Colombia atraviesa un momento de tensiones profundas. Las diferencias políticas se han vuelto personales; las opiniones, trincheras. Conversaciones cotidianas terminan en silencios incómodos o discusiones sin retorno. Nos estamos viendo como enemigos, incluso antes de escucharnos. Como psicóloga, observo con preocupación cómo los vínculos sociales se desgastan y cómo el tejido emocional de la nación se fragmenta en la vida diaria.
Sin embargo, creo que este es un tiempo fértil. La crisis, bien leída, es oportunidad. Y el llamado que hago es sencillo, pero profundo: recuperar el sentido de consenso y unidad, no como uniformidad ni rendición de ideas, sino como la capacidad humana y ética de sostenernos juntos, incluso en el disenso.
Desde la psicología sabemos que el ser humano no se forma en la soledad. Nos constituimos en relación con el otro. La identidad no nace en el aislamiento, sino en el espejo del vínculo. Pero cuando ese espejo se quiebra por la desconfianza o la rigidez ideológica, se fractura no solo la relación con el otro, sino también con nosotros mismos.
Las emociones colectivas se contagian. Hoy, el miedo, la rabia y la frustración parecen haberse instalado como estados permanentes. Lo vemos en redes sociales, en debates públicos, en conversaciones familiares. Pero también sabemos, desde la ciencia y desde la vida que emociones como la esperanza, la ternura y la compasión pueden ser igual de contagiosas. Solo que requieren voluntad. Amar, en tiempos de división, es un acto de valentía.
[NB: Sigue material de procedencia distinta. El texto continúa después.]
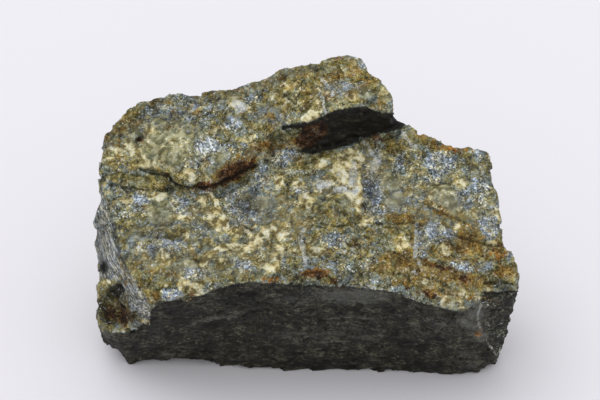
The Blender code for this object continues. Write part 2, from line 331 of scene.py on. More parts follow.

# Each row is a patch: its name, mineral or painted shade, middle, half sizes, and where they differ from 0
# and 1, its turn and strength.
ZONE_PATCHES = (
    ("golden zone of the right", R, 455, 252, 66, 34, -14, 0.4),
    ("olive zone of the right", O, 450, 250, 76, 42, -14, 0.72),
    ("rusty zone of the crest", R, 410, 274, 46, 15, -8, 0.5),
    ("rusty right rim", R, 440, 142, 34, 10, -16, 0.44),
    ("ochre zone of the right lobe", C, 312, 98, 58, 20, 12, 0.34),
    ("rusty zone of the right lobe", R, 336, 84, 46, 16, 6, 0.42),
    ("olive zone of the right lobe", O, 325, 88, 64, 26, 12, 0.8),
    ("yellow zone of the bulge", C, 172, 148, 38, 18, 0, 0.38),
    ("grey zone of the left lobe", S, 186, 108, 50, 16, 4, 0.5),
    ("rusty left corner", R, 120, 132, 24, 14, 40, 0.42),
    ("ochre zone of the centre", C, 325, 176, 60, 28, -8, 0.32),
    ("olive zone of the centre", O, 326, 234, 62, 24, -6, 0.56),
    ("rust zone of the centre", R, 330, 236, 80, 22, -8, 0.26),
    ("brown zone of the left", O, 160, 268, 42, 30, 8, 0.75),
    ("rust zone of the left", R, 160, 270, 44, 30, 8, 0.22),
    ("brown zone under the lobe", O, 150, 182, 46, 9, -6),
    ("grey zone of the terrace", S, 222, 205, 52, 26, 0, 0.48),
    ("grey zone of the right", S, 440, 172, 50, 22, -10, 0.48),
    ("ochre zone of the right", C, 434, 190, 42, 20, -20, 0.4),
    ("yellow zone of the left", C, 166, 216, 48, 22, 0, 0.26),
    ("quartz zone of the left lobe", Q, 170, 144, 50, 26, 0, 0.72),
    ("quartz zone of the middle", Q, 300, 214, 60, 18, 0, 0.42),
    ("quartz zone of the lower centre", Q, 260, 262, 70, 16, 8, 0.42),
    ("pale zone of the crest", C, 250, 246, 60, 22, 14, 0.36),
    ("grey zone over the crest", S, 330, 262, 60, 14, 0, 0.5),
    ("grey zone by the edge", S, 486, 200, 22, 44, 0, 0.46),
    ("grey haze of the terrace", H, 196, 246, 84, 36, 0, 0.66),
    ("grey haze under the lobe", H, 262, 214, 38, 22, 0, 0.8),
    ("shade of the left lobe's top", D, 212, 97, 40, 10, 3, 0.46),
    ("shade of the left shoulder", D, 138, 116, 34, 14, 34, 0.42),
    ("shade of the left corner", D, 106, 140, 9, 14, 0, 0.44),
    ("shade of the bulge's edge", D, 394, 108, 8, 12, -30, 0.4),
    ("shade of the right plain", D, 472, 168, 24, 14, -14, 0.36),
    ("olive of the right plain", O, 466, 172, 30, 16, -14, 0.62),
    ("shade under the lip", D, 274, 146, 26, 8, 24, 0.4),
    ("shade of the lower centre", D, 308, 258, 36, 12, 0, 0.44),
    ("shade along the crest", D, 324, 278, 54, 10, 0, 0.52),
    ("pale ore of the right lobe", H, 270, 115, 17, 10, 0, 1.3),
    ("pale ore by the crystals", H, 336, 92, 24, 8, 8, 1.2),
    ("pale ore of the right", H, 424, 208, 50, 22, -20),
    ("pale ore by the edge", H, 466, 226, 24, 26),
    ("pale ore of the middle", H, 322, 184, 18, 10, 0, 1.2),
    ("grey ore of the middle", H, 282, 226, 34, 16, 0, 0.8),
    ("shade of the left lobe", D, 184, 120, 38, 11, 0, 0.38),
    ("shade of the left crest", D, 204, 282, 14, 10, 10, 0.42),
)
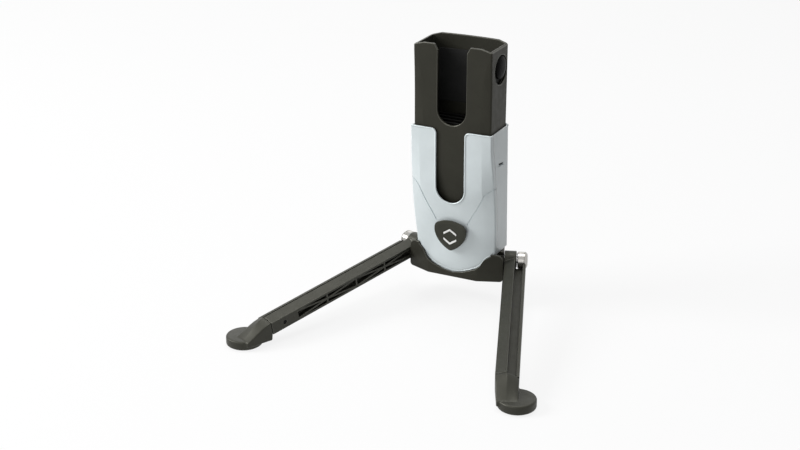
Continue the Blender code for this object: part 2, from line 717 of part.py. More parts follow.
def seam_region(shift, ahead):
    """Everything ahead of the slanted parting line, or behind it, moved back by a shift."""
    edge = -60 * MM if ahead else 60 * MM
    line = [(SEAM_LOW_Y, 10 * MM), (SEAM_LOW_Y, SEAM_LOW_Z), (SEAM_HIGH_Y, SEAM_HIGH_Z),
            (SEAM_HIGH_Y, SHELL_TOP + 10 * MM)]
    outline = [(y + shift, z) for y, z in line]
    outline += [(edge, SHELL_TOP + 10 * MM), (edge, 10 * MM)]
    return outline_solid(outline, -60 * MM, 60 * MM, SIDE_VIEW)


def shells():
    whole = shell_body()
    flare = WINDOW_HALF_WIDTH + WINDOW_FLARE
    window = arc((0, WINDOW_BOTTOM + WINDOW_HALF_WIDTH), WINDOW_HALF_WIDTH, 180, 360, 14)
    window += arc((flare, SHELL_TOP - WINDOW_FLARE), WINDOW_FLARE, 180, 90, 4)
    window += [(flare, SHELL_TOP + 5 * MM), (-flare, SHELL_TOP + 5 * MM)]
    window += arc((-flare, SHELL_TOP - WINDOW_FLARE), WINDOW_FLARE, 90, 0, 4)
    front = copy_of(whole)
    common(front, seam_region(-GAP / 2, True))
    cut(front, outline_solid(window, -40 * MM, 0, FRONT_VIEW))
    edge = [i / 8 * SKIRT_HALF_WIDTH for i in range(-8, 9)]
    floor = BASE_BOTTOM + BASE_FLOOR + GAP
    skirt = [(x, max(lip_height(x) - SKIRT_TUCK, floor)) for x in edge]
    skirt += [(SKIRT_HALF_WIDTH, BASE_TOP + GAP), (60 * MM, BASE_TOP + GAP), (60 * MM, 0), (-60 * MM, 0),
              (-60 * MM, BASE_TOP + GAP), (-SKIRT_HALF_WIDTH, BASE_TOP + GAP)]
    cut(front, outline_solid(skirt, -60 * MM, 60 * MM, FRONT_VIEW))
    stem = STEM_HALF_WIDTH + GAP
    cut(front, box((-stem, stem), (-40 * MM, 0), (STEM_LOW - GAP, STEM_HIGH + GAP)))
    keep(front, "front_shell", SILVER)
    back = whole
    common(back, seam_region(GAP / 2, False))
    cut(back, box((-60 * MM, 60 * MM), (-60 * MM, 60 * MM), (0, BASE_TOP + GAP)))
    inside = SOCKET_HALF_WIDTH + SHELL_SIDE_GAP
    for side in (-1, 1):
        near, far = SHELL_SCREW_X - 3.2 * MM, inside + SHELL_WALL / 2
        post = box((near, far) if side > 0 else (-far, -near),
                   (SHELL_SCREW_Y - 3.2 * MM, SHELL_SCREW_Y + 3.2 * MM),
                   (BASE_TOP + GAP, BASE_TOP + GAP + SCREW_POST_HEIGHT))
        join(back, post)
        x = side * SHELL_SCREW_X
        cut(back, cylinder(SCREW_RADIUS + GAP, (x, SHELL_SCREW_Y, 0),
                           (x, SHELL_SCREW_Y, BASE_TOP + SCREW_POST_HEIGHT - 1.5 * MM), 16))
    keep(back, "rear_shell", SILVER)


# Base


def leg_frame(side):
    """From leg coordinates (outward, back along the leg, up) to the body frame; side is 1 or -1."""
    angle = LEG_PLAN_ANGLE
    ahead = Vector((math.sin(angle), -math.cos(angle), 0))
    out = Vector((math.cos(angle), math.sin(angle), 0))
    origin = ahead * HINGE_FORWARD + out * LEG_INNER
    origin.z = HINGE_Z
    place = Matrix.Translation(origin) @ Matrix.Rotation(angle, 4, "Z")
    return place if side > 0 else Matrix.Diagonal((-1, 1, 1, 1)) @ place


def on_axis(out, side=1):
    """A point on a hinge axis, by its distance out from the body's centre line."""
    return leg_frame(side) @ Vector((out - LEG_INNER, 0, 0))


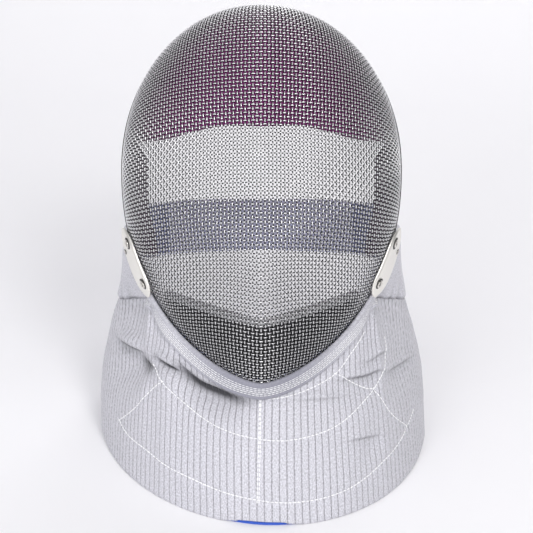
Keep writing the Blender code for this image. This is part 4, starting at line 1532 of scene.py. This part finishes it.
def bib_relief(middle):
    """How far the outer face swells or sinks at creases and along sewn lines, and the painted shade in and
    below its creases.
    """
    shape = middle.shape[:2]
    relief, dark = np.zeros(shape), np.zeros(shape)
    flat = middle.reshape(-1, 3)
    fall = np.gradient(middle, axis=1).reshape(-1, 3)
    fall /= np.linalg.norm(fall, axis=1, keepdims=True)
    for places, depth, swell, width, breadth in CREASES:
        path = [bib_point(p.x, p.y) for p in smooth_path(places, 14)]
        line = np.array(path)
        ends = np.concatenate([[0], np.cumsum(np.linalg.norm(np.diff(line, axis=0), axis=1))])
        ends /= ends[-1]
        near = np.linalg.norm(flat[:, None] - line[None], axis=2)
        index = near.argmin(axis=1)
        gap = flat - line[index]
        below = (gap * fall).sum(axis=1)
        aside = np.sqrt(np.maximum((gap**2).sum(axis=1) - below**2, 0))
        fade = np.sin(np.pi * np.clip(ends[index], 0.03, 0.97)) ** 0.6
        fade = fade * np.exp(-((aside / CREASE_FADE) ** 2))
        step = 1 / (1 + np.exp(-np.clip(below / CREASE_SHARPNESS, -40, 40)))
        drop = depth * step * np.exp(-np.maximum(below, 0) / width)
        rise = swell * (1 - step) * np.exp(-(((below + width * 0.35) / (width * 0.6)) ** 2))
        relief += ((rise - drop) * fade).reshape(shape)
        # Painted shade: a dark line along each crease and a softer pocket below it.
        shade = np.exp(-(((below - breadth * 0.5) / breadth) ** 2)) * 0.9
        shade += 0.42 * step * np.exp(-below.clip(0) / (width * 0.55))
        dark = np.maximum(dark, (shade * fade * min(1.0, depth / 0.0032)).reshape(shape))
    for places in SEAMS:
        line = np.array([bib_point(p.x, p.y) for p in smooth_path(places, 24)])
        low, high = line.min(axis=0) - 0.006, line.max(axis=0) + 0.006
        close = np.flatnonzero(((flat > low) & (flat < high)).all(axis=1))
        near = np.linalg.norm(flat[close][:, None] - line[None], axis=2).min(axis=1)
        dent = relief.reshape(-1)
        dent[close] -= SEAM_DENT * np.exp(-((near / SEAM_WIDTH) ** 2))
    ripple = np.array([noise.noise(Vector(p) * 30) + 0.5 * noise.noise(Vector(p) * 75) for p in flat])
    relief += BIB_RIPPLE * ripple.reshape(shape)
    relief[:, :2] *= 0.3
    return np.maximum(relief, -BIB_WALL * 0.93), dark


class MASK_OT_bib(MaskOperator, bpy.types.Operator):
    """Shapes the padded ribbed bib with its creases, sewn lines and lining"""

    bl_idname = "mask.bib"
    bl_label = "Bib"

    def make(self, context):
        middle, normals, sheet_u, sheet_v = bib_surface()
        relief, dark = bib_relief(middle)
        outer = middle + normals * (BIB_WALL / 2 + relief)[..., None]
        inner = middle - normals * BIB_WALL / 2
        # The hem's upright band
        alongs = np.linspace(-1, 1, BIB_COLUMNS + 1)
        lift = np.array([HEM_LIFT * max(0.0, 1 - (a / JAW_SHARE * 3) ** 2) for a in alongs])
        level = np.array([1, 1, 0])
        foot = middle[:, -1] * level + UP * lift[:, None]
        out = normals[:, -1] * level
        out /= np.linalg.norm(out, axis=1, keepdims=True)
        raised = np.array([0, 0, HEM_CLEARANCE])
        foot_outer = foot + out * BIB_WALL / 2 + raised + UP * lift[:, None] * 0.6
        foot_inner = foot - out * BIB_WALL / 2 + raised + UP * lift[:, None] * 0.6
        outer = np.concatenate([outer, foot_outer[:, None]], axis=1)
        inner = np.concatenate([inner, foot_inner[:, None]], axis=1)
        sheet_u = np.concatenate([sheet_u, sheet_u[:, -1:]], axis=1)
        sheet_v = np.concatenate([sheet_v, sheet_v[:, -1:] + HEM_BAND], axis=1)
        dark = np.concatenate([dark, dark[:, -1:]], axis=1)
        ribbed = material_of("ribbed_lame")
        piece = cloth_piece("bib_cloth", outer, inner, ribbed, sheet_u=sheet_u, sheet_v=sheet_v, tint=dark)
        declare_sheet(middle)
        place_piece(piece, "lame_cloth", "bib")

        sew("bib_stitches", [[self.on_cloth(p.x, p.y, outer) for p in smooth_path(s, 24)] for s in SEAMS])

        inset = BIB_WALL / 2 + 2 * GAP + LINING_WALL / 2
        skip = BIB_ROWS // 9
        lining_middle = middle[::2, skip:] - normals[::2, skip:] * inset
        tuck = inset - (inset - 0.0002) * (lift[::2, None] / HEM_LIFT) ** 0.5
        low = foot[::2] * level - out[::2] * tuck + np.array([0, 0, LINING_CLEARANCE])
        lining_middle = np.concatenate([lining_middle, low[:, None]], axis=1)
        lining_normals = np.concatenate([normals[::2, skip:], out[::2, None]], axis=1) * LINING_WALL / 2
        lining = cloth_piece(
            "lining_cloth",
            lining_middle + lining_normals,
            lining_middle - lining_normals,
            material_of("blue_lining"),
        )
        declare_sheet(lining_middle)
        place_piece(lining, "lining_cloth", "bib_lining")

    @staticmethod
    def on_cloth(along, down, outer):
        """Point just proud of the bib's outer face."""
        u, v = (along + 1) / 2 * BIB_COLUMNS, down * BIB_ROWS
        i, j = min(int(u), BIB_COLUMNS - 1), min(int(v), BIB_ROWS - 1)
        s, t = u - i, v - j
        edge = [blend(outer[i + k, j], outer[i + k, j + 1], t) for k in (0, 1)]
        point = blend(edge[0], edge[1], s)
        normal = np.cross(outer[i, j + 1] - outer[i, j], outer[i + 1, j] - outer[i, j])
        normal /= np.linalg.norm(normal)
        return point + normal * (THREAD_STAND if normal[1] < 0 or abs(point[0]) > 0.09 else -THREAD_STAND)


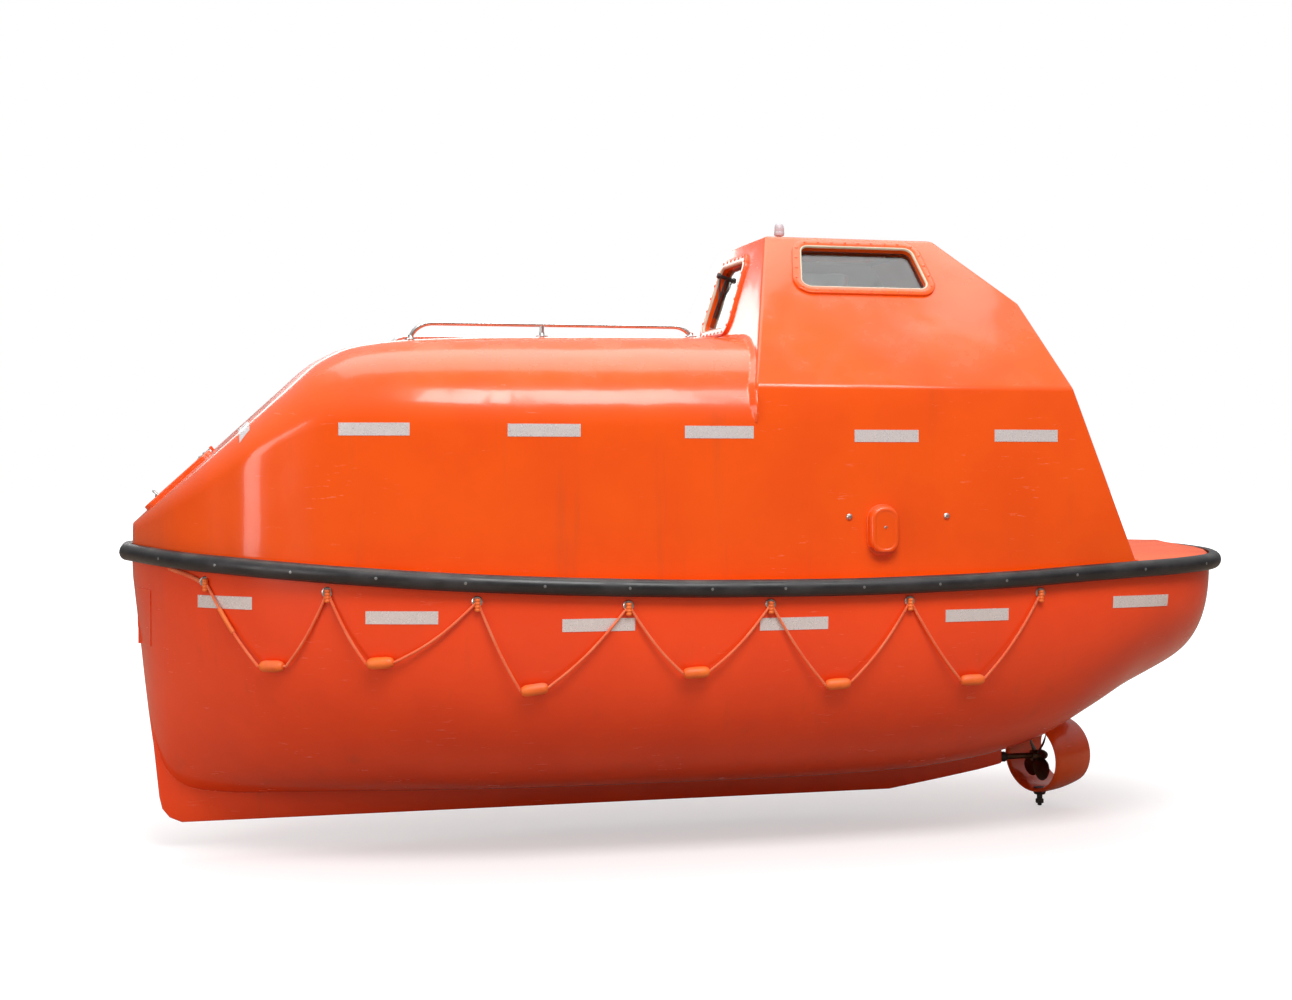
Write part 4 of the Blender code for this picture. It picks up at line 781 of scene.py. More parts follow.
def finish_piece(thing, finish, sharp):
    """Fix the cuts into a moulding, remove the shapes that cut it and give it its finish."""
    for tool in applied(thing):
        bpy.data.objects.remove(tool)
    bm = merged(thing.data, 2e-5)
    bmesh.ops.dissolve_degenerate(bm, edges=bm.edges[:], dist=1e-5)
    written(bm, thing.data, outward=False)
    thing.data.materials.clear()
    thing.data.materials.append(FINISH[finish])
    shaded(thing.data, sharp)


def face_places(thing):
    """Centres and normals of a piece's faces."""
    values = np.empty((2, 3 * len(thing.data.polygons)))
    for row, key in zip(values, ("center", "normal")):
        thing.data.polygons.foreach_get(key, row)
    return values.reshape(2, -1, 3)


def line_faces(thing, mask):
    """Give the masked faces the pale liner finish."""
    thing.data.materials.append(FINISH["white_liner"])
    thing.data.polygons.foreach_set("material_index", mask.astype(np.int32))


def line_inside(thing):
    """Line the faces of the well and the benches."""
    centre, normal = face_places(thing)
    height = centre[:, 2] + DRAUGHT
    deep = (np.abs(centre[:, 1]) < hull_half(centre[:, 0], height) - 0.02) & (height > FOOT_WELL[3] - 0.002)
    into = (normal[:, 2] > 0.9) | (normal[:, 1] * centre[:, 1] < 0.0) | (np.abs(normal[:, 0]) > 0.95)
    within = (centre[:, 0] > -1.74) & (centre[:, 0] < 1.66) & (centre[:, 2] < level(BENCH_TOP) + 0.20)
    line_faces(thing, deep & into & within)


# Canopy and cab

def canopy_sections(x, steps, inset=0.0, foot=0.93):
    """Closed sections of the fore canopy: flat sides, quarter-ellipse shoulders and a slight crown."""
    half, crown, run_in, run_down = smooth_rows(CANOPY_STATIONS, x).T[:, :, None]
    half = half - inset
    crown = crown - inset * 1.2
    run_in = np.maximum(run_in - inset, 0.012)
    run_down = np.maximum(run_down - inset, 0.012)
    camber = CROWN_CAMBER * np.minimum(1.0, (half - run_in) / CAMBER_HALF)
    angle = np.linspace(0.0, 0.5 * math.pi, steps)[None, :]
    shoulder_y = half - run_in + run_in * np.cos(angle)
    shoulder_z = crown - camber - run_down + run_down * np.sin(angle)
    side_z = foot + (shoulder_z[:, :1] - foot) * np.linspace(0.0, 1.0, 12)[None, :-1]
    side_y = np.broadcast_to(half, side_z.shape)
    across = np.linspace(1.0, 0.0, 9)[None, 1:]
    top_y = (half - run_in) * across
    top_z = crown - camber * across ** 2
    y = np.concatenate([side_y, shoulder_y, top_y], axis=1)
    z = np.concatenate([side_z, shoulder_z, top_z], axis=1)
    return both_sides(x, y, z)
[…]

Buscar consenso no es negar diferencias. Es reconocerlas y, desde ahí, construir puentes. El verdadero consenso no se impone: se cultiva. Implica ceder, comprender y encontrar contacto sin renunciar a la verdad propia. No se trata de pensar igual, sino de convivir sin destruirnos.
La unidad no es un ideal imposible, sino una construcción diaria. Está en cómo tratamos al que piensa distinto, en cómo conversamos con respeto y en cómo elegimos no difundir mensajes de odio. Está en abrirnos a la historia del otro, incluso si no la compartimos.
Colombia necesita sanar. Y esa sanación empieza por lo emocional. Antes de cambiar leyes o gobiernos, debemos transformar las narrativas que nos contamos como pueblo. Dejar de vernos como bandos opuestos y comenzar a reconocernos como una comunidad herida que solo podrá avanzar si se abraza en su diversidad.
Sé que no es fácil. Sanar implica mirar lo que duele y aceptar que todos hemos contribuido, en algún momento, a la división. Pero también implica entender que todos podemos ser parte de la solución. Cada acto de escucha, cada intento de encuentro, cada conversación valiente, suma.
No se trata de ingenuidad, sino de humanidad. Y esta florece cuando damos al otro espacio para existir sin miedo. Cuando la dignidad se pone por encima de la ideología. Cuando entendemos que, aunque pensemos distinto, el país que anhelamos solo se construye juntos.
Consenso y unidad. Dos palabras sencillas que exigen un compromiso profundo. Que este sea el tiempo de sembrarlas. Con ternura, con firmeza y con decisión.
Porque, al final, no se trata solo de política. Se trata de humanidad.